* _What is asked_: Work out how many lines in the listing below include the word "Identity"; answer with the number alone.

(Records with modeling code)
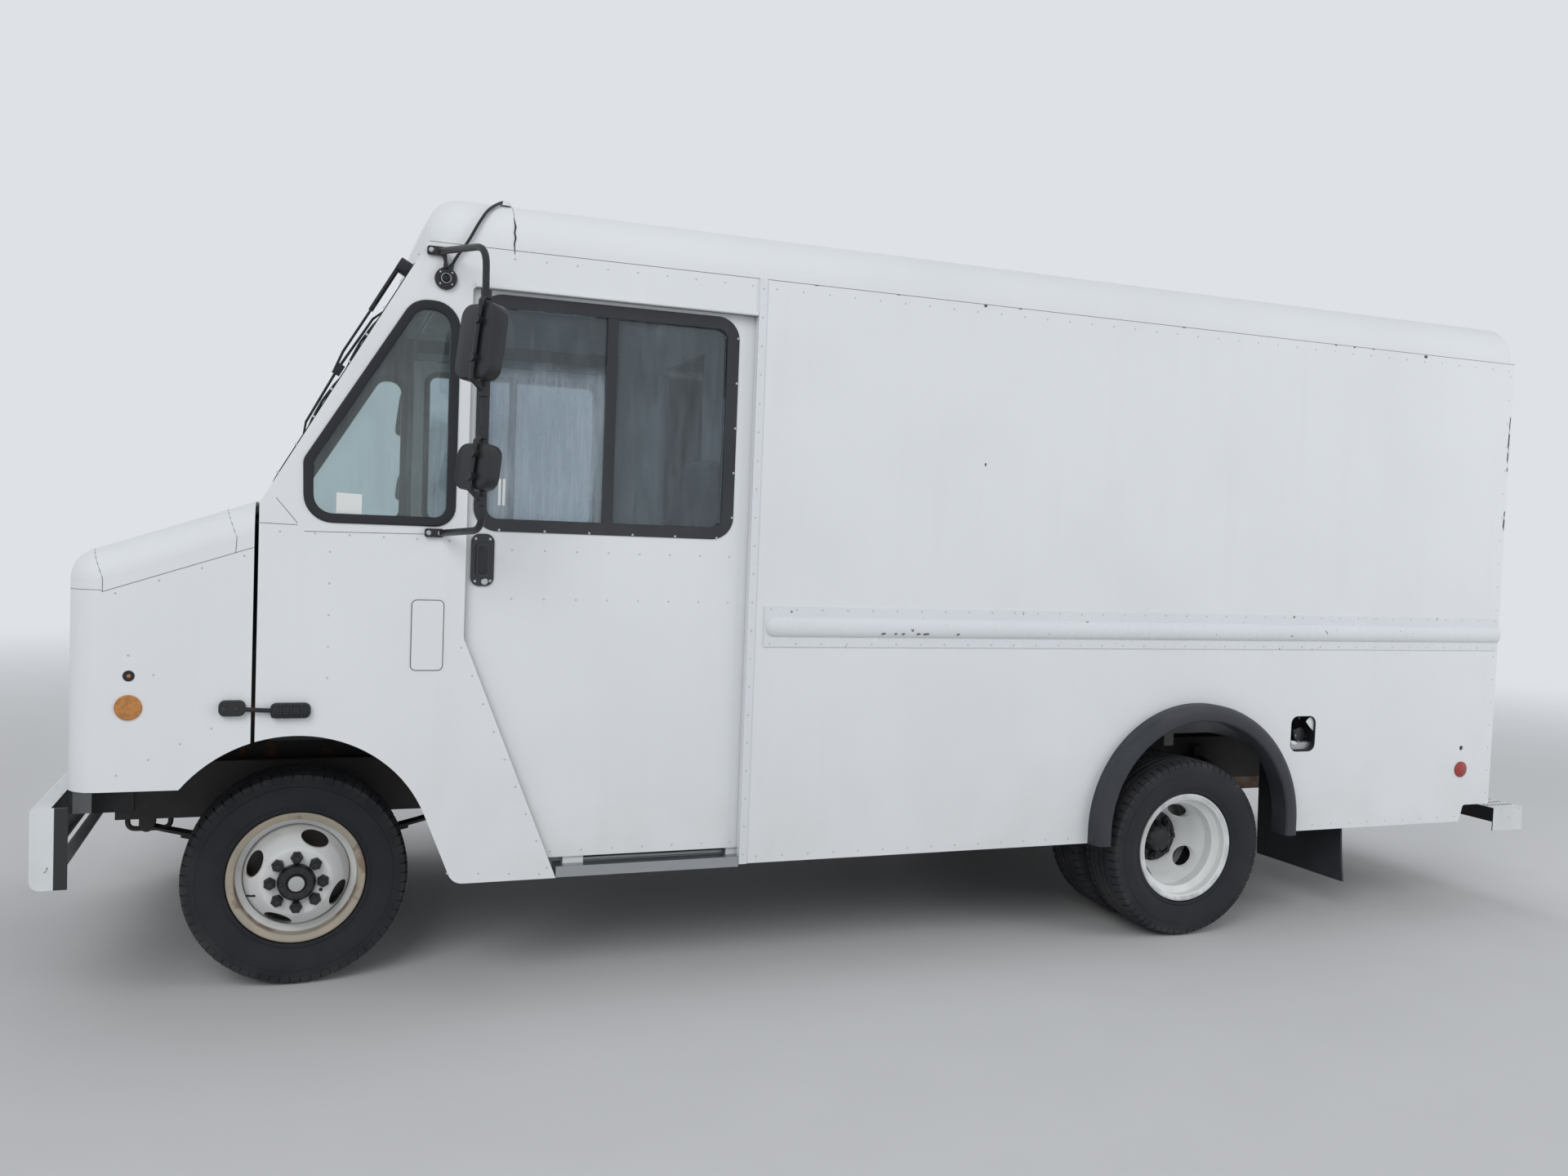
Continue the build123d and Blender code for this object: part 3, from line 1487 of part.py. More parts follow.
def engine_cover():
    """Insulated cover over the engine in the middle of the cab."""
    low = floor_top - floor_thick
    high = engine_gap_z + cover_wall
    outside, inside = cover_rounds
    wide = engine_gap_y + cover_wall
    outer = slab([(cab_inside, low, 0), (cover_rear, low, 0), (cover_rear, high - cover_step, outside),
                  (cover_bend_station, high, outside), (cab_inside, high, 0)], -wide, wide)
    back = cab_inside - cover_lap
    hollow = slab([(back, low - cover_lap, 0), (cover_rear - cover_wall, low - cover_lap, 0),
                   (cover_rear - cover_wall, engine_gap_z - cover_step, inside),
                   (cover_bend_station - 5, engine_gap_z, inside), (back, engine_gap_z, 0)],
                  -engine_gap_y, engine_gap_y)
    return outer - hollow


# Outside fittings
def swept_tube(path, radius):
    """Round tube along a path."""
    return sweep(Plane(origin=path @ 0, z_dir=path % 0) * Circle(radius), path=path)


def mirror_arm(side):
    """Tube bracket with two mirror heads, bolted to the cab side above and below the window."""
    outs = (arm_root, arm_out, arm_out, arm_root)
    path = FilletPolyline(*[(at(s), side * (half + out), z) for (s, z), out in zip(arm_points, outs)],
                          radius=[arm_bend, arm_bend])
    body = swept_tube(path, arm_radius)
    along, high = foot_half
    for station, z in zip(foot_stations, (arm_points[0][1], arm_points[-1][1])):
        body += block(station - along, station + along, side * half, side * (half + foot_thick),
                      z - high, z + high)
    for z, (height, width, depth) in zip(mirror_middles, mirror_heads):
        shell = extrude(Plane.YZ * RectangleRounded(width, height, head_corner), depth / 2, both=True)
        ends = [edge for edge in shell.edges() if abs(edge.center().X) > depth / 2 - 1]
        place = Pos(at(head_station), side * (half + arm_out), z)
        body += place * Rot(0, head_tilt, 0) * fillet(ends, head_round)
    return body


def side_camera():
    """Round camera housing below the upper mirror bracket."""
    face = -half - camera_proud
    lens = Pos(at(camera_station), face, camera_z) * Sphere(lens_radius)
    return tube_y(camera_radius, camera_station, camera_z, -half, face) + lens


def camera_cable():
    """Cable from the camera up over the cap to the roof seam."""
    points = [(at(s), -half - out, eaves_height + rise) for s, out, rise in cable_route]
    radii = []
    for a, b, c in zip(points, points[1:], points[2:]):
        first, second = Vector(b) - Vector(a), Vector(c) - Vector(b)
        turn = radians(first.get_angle(second))
        radii.append(cable_bend_share * min(first.length, second.length) / tan(turn / 2))
    print("cable radii", [round(r) for r in radii])
    return swept_tube(FilletPolyline(*points, radius=radii), cable_radius)


def wipers():
    """Two wipers hung from the top of the windshield."""
    plane = screen_plane()
    parts = []
    for side in (-1, 1):
        y, top = side * wiper_y, screen_length - wiper_top
        radius, height = wiper_pivot
        wiper = plane * Pos(y, top, height / 2) * Cylinder(radius, height)
        for drop, lift, width, length, thick in (wiper_arm, wiper_blade):
            wiper += plane * Pos(y, top - drop, lift) * Box(width, length, thick)
        parts.append(wiper)
    return parts


# Build
keep("frame_rails", rail(-1), rail(1))
keep("cross_members", *[cross_member(station) for station in cross_stations])
keep("front_bumper", front_bumper())
keep("rear_bumper", rear_bumper())
keep("front_axle", front_axle())
keep("leaf_springs", *front_springs(), *rear_springs())
keep("rear_axle", rear_axle(), driveline())
keep("engine_block", engine())
keep("radiator", radiator())
keep("exhaust_and_tank", exhaust(), fuel_tank())
keep("floor", floor())
for side, word in ((-1, "left"), (1, "right")):
    keep(f"side_panel_{word}", side_panel(side))
    keep(f"cab_side_{word}", cab_side(side))
    keep(f"knuckle_{word}", knuckle(side))
    keep(f"front_rim_{word}", front_wheel(side))
    keep(f"front_tyre_{word}", tyre(front_middle, 0, side))
    keep(f"rear_rims_{word}", rear_wheels(side))
    keep(f"rear_tyres_{word}", tyre(rear_middle, wheelbase, side), tyre(inner_middle, wheelbase, side))
    keep(f"door_{word}", door_panel(side))
    keep(f"door_frame_{word}", door_frame(side) + door_lock(side))
    keep(f"door_glass_{word}", door_glass(side))
keep("pocket_liners", pocket_liner(-1), pocket_liner(1))
keep("door_tracks", *door_tracks())
keep("tie_rod", tie_rod())
keep("roof", roof())
keep("front_cap", front_cap())
keep("windshield_frame", windshield_frame())
keep("cab_glass", *windshield(), quarter_glass(-1), quarter_glass(1))
keep("cab_rubber", quarter_gasket(-1), quarter_gasket(1), *side_pads(catch_place, catch_size, catch_proud))
keep("bulkhead", bulkhead())
keep("rear_portal", rear_portal())
keep("rear_door", rear_door())
keep("hood", hood_shell())
keep("grille_and_hooks", grille(), *side_pads(hook_place, hook_size, hook_proud))
keep("hood_lamps", *headlamps(), *hood_markers())
keep("body_trim", *body_trim())
keep("flares_and_flaps", *wheel_flares(), *mud_flaps())
keep("lamps", *lamps())
keep("filler_recess", filler_recess())
keep("dash", dash())
keep("steering", steering())
keep("seat_base", seat_base())
keep("seat_cushions", *seat_cushions())
keep("engine_cover", engine_cover())
keep("mirrors", mirror_arm(-1), mirror_arm(1), side_camera())
keep("camera_cable", camera_cable())
keep("wipers", *wipers())

os.makedirs("parts", exist_ok=True)
for name, shape in nodes.items():
    export_step(shape, f"parts/{name}.step")
print(len(nodes), "nodes")
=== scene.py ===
"""Looks of a step van: finishes, rivets, tyres, lamps, mirrors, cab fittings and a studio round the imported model.

Metres, +X to the rear, +Y to the van's right, +Z up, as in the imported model. Stations are distances behind
the front axle.
"""
import logging
from dataclasses import dataclass, field
from enum import Enum
from math import atan2, cos, hypot, pi, radians, sin, tan

import bmesh
import bpy
from mathutils import Matrix, Vector

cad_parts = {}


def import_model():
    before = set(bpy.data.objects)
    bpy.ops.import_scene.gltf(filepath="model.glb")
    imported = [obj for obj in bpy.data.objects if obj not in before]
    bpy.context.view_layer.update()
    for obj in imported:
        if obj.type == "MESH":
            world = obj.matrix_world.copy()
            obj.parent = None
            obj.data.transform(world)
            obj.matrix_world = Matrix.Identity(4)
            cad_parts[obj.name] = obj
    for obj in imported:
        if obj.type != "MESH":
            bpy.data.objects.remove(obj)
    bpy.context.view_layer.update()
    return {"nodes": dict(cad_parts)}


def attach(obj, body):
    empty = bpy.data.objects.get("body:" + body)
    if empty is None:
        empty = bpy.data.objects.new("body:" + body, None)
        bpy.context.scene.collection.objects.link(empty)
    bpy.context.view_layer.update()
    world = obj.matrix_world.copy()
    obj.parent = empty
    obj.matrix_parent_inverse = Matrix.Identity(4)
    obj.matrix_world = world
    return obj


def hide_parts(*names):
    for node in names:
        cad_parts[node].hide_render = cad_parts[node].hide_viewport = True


log = logging.getLogger("step_van")

Point = tuple[float, float, float]
Colour = tuple[float, float, float]

FRONT_AXLE_X = -2.2725
WHEELBASE = 3.378
WHEEL_Z = 0.360
SIDE_Y = 1.150
DOOR_Y = 1.120
FLAT_SHADE_ANGLE = radians(32)


def at(station: float) -> float:
    """X of a station."""
    return FRONT_AXLE_X + station


class Side(Enum):
    """The two sides of the van, by the sign of Y."""

    LEFT = -1
    RIGHT = 1

    @property
    def word(self) -> str:
        """The side's name in piece names."""
        return self.name.lower()


class Axis(Enum):
    """Axis that a turned shape stands on, as the order of (along, first, second) coordinates."""

    X = (0, 1, 2)
    Y = (1, 2, 0)
    Z = (2, 0, 1)

    def point(self, centre: Point, along: float, radius: float, angle: float) -> Vector:
        """Point at a distance along the axis and a radius and angle round it.

        Args:
            centre: Where along is 0.
            along: Distance along the axis.
            radius: Distance from the axis.
            angle: Turn about the axis in radians.

        Returns:
            The point.
        """
        place = list(centre)
        a, b, c = self.value
        place[a] += along
        place[b] += radius * cos(angle)
        place[c] += radius * sin(angle)
        return Vector(place)


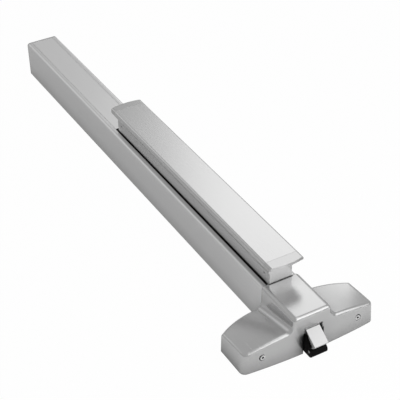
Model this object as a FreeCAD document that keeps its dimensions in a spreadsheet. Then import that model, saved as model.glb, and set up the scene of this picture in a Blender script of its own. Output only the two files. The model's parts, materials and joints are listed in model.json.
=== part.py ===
import FreeCAD, Part
import math
import os
import Sketcher

# Rim exit device, lying on its back: a latch head, a channel rail and a sprung push bar.
# X runs along the device and is positive towards the latch, Y is across it, and Z points
# away from the door. The origin is the centre of the head's four mounting holes, on the
# door plane. All lengths are in millimetres.

DRIVING_SIZES = {
    # whole device
    "device_length": 838.2,
    "head_front": 38.0,
    "head_depth": 78.5,
    # rail and what closes it
    "rail_width": 54.0,
    "rail_height": 59.0,
    "rail_wall": 2.2,
    "rail_floor": 3.0,
    "rail_slot": 37.0,
    "lip_thickness": 3.0,
    "rail_corner": 4.5,
    "rail_entry": 12.5,
    "end_cap_thickness": 3.0,
    "end_cap_skirt": 8.0,
    "filler_thickness": 2.7,
    "filler_flange": 5.0,
    "end_hole_radius": 2.8,
    "end_hole_spacing": 25.4,
    "end_hole_inset": 15.6,
    "end_bracket_length": 50.0,
    "end_screw_spread": 24.0,
    # push bar
    "bar_top": 100.5,
    "bar_top_width": 45.0,
    "bar_width": 51.0,
    "bar_edge_round": 3.6,
    "bar_edge_depth": 7.1,
    "bar_flare_depth": 21.6,
    "bar_wall": 2.0,
    "bar_web": 2.8,
    "neck_width": 34.0,
    "neck_bottom": 47.0,
    "bar_length": 453.5,
    "bar_nose_setback": 58.5,
    "front_cap_length": 16.7,
    "rear_cap_length": 14.7,
    "front_cap_overhang": 16.3,
    "rear_cap_overhang": 6.2,
    "cap_bow": 3.4,
    "cap_chin": 4.4,
    "cap_joint_slant": 9.2,
    "cap_plug_length": 12.0,
    # bar motion and linkage
    "bar_travel": 15.5,
    "bolt_travel": 20.5,
    "bar_arm": 26.0,
    "front_crank_inset": 89.5,
    "rear_crank_inset": 54.0,
    "pivot_pin_radius": 3.0,
    "link_pin_radius": 2.5,
    "arm_end_radius": 5.4,
    "crank_plate": 3.0,
    "rod_width": 5.0,
    "rod_height": 12.4,
    "base_plate": 2.5,
    "crank_bracket_length": 60.0,
    "lug_length": 20.0,
    "lug_plate": 2.0,
    "spring_stop_setback": 35.0,
    "spring_length": 70.0,
    "spring_radius": 7.9,
    "spring_wire": 1.6,
    "collar_length": 8.0,
    "collar_radius": 8.9,
    "rubber_length": 12.4,
    "rubber_radius": 5.0,
    # head
    "head_width": 200.0,
    "front_bow": 5.5,
    "side_lean": 3.0,
    "rear_sweep_radius": 130.0,
    "rear_flat_half": 30.0,
    "cover_wall": 2.2,
    "ridge_width": 57.4,
    "ridge_wall": 1.5,
    "ridge_height": 62.5,
    "ridge_edge_round": 6.5,
    "ridge_foot_round": 9.5,
    "cover_edge_round": 4.5,
    "cover_corner_round": 8.0,
    "wing_front_height": 46.6,
    "wing_front_crown": 19.6,
    "wing_middle_height": 37.2,
    "wing_middle_crown": 9.4,
    "wing_rear_height": 25.6,
    "wing_rear_crown": 0.8,
    "chassis_plate": 3.0,
    "mount_spacing_long": 38.1,
    "mount_spacing_wide": 114.3,
    "mount_hole_radius": 3.3,
    "cover_screw_spread": 144.0,
    "cover_screw_height": 20.0,
    # latch
    "bolt_width": 20.4,
    "bolt_top": 39.2,
    "bolt_bottom": 16.4,
    "bolt_reach": 20.8,
    "bolt_tip_height": 25.5,
    "bolt_tip_thickness": 1.4,
    "bolt_tip_undercut": 8.0,
    "snubber_width": 24.2,
    "snubber_reach": 17.6,
    "snubber_cheek_rise": 11.6,
    "snubber_travel": 16.0,
    "guide_wall": 2.5,
    "guide_foot": 10.5,
    "slot_relief": 3.4,
    # small screws
    "screw_hole_radius": 1.95,
    "screw_shank_radius": 1.9,
    "screw_head_radius": 3.4,
    "screw_head_height": 2.2,
    # running gaps
    "seat_gap": 0.3,
    "pin_gap": 0.05,
    "slot_play": 0.15,
}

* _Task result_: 2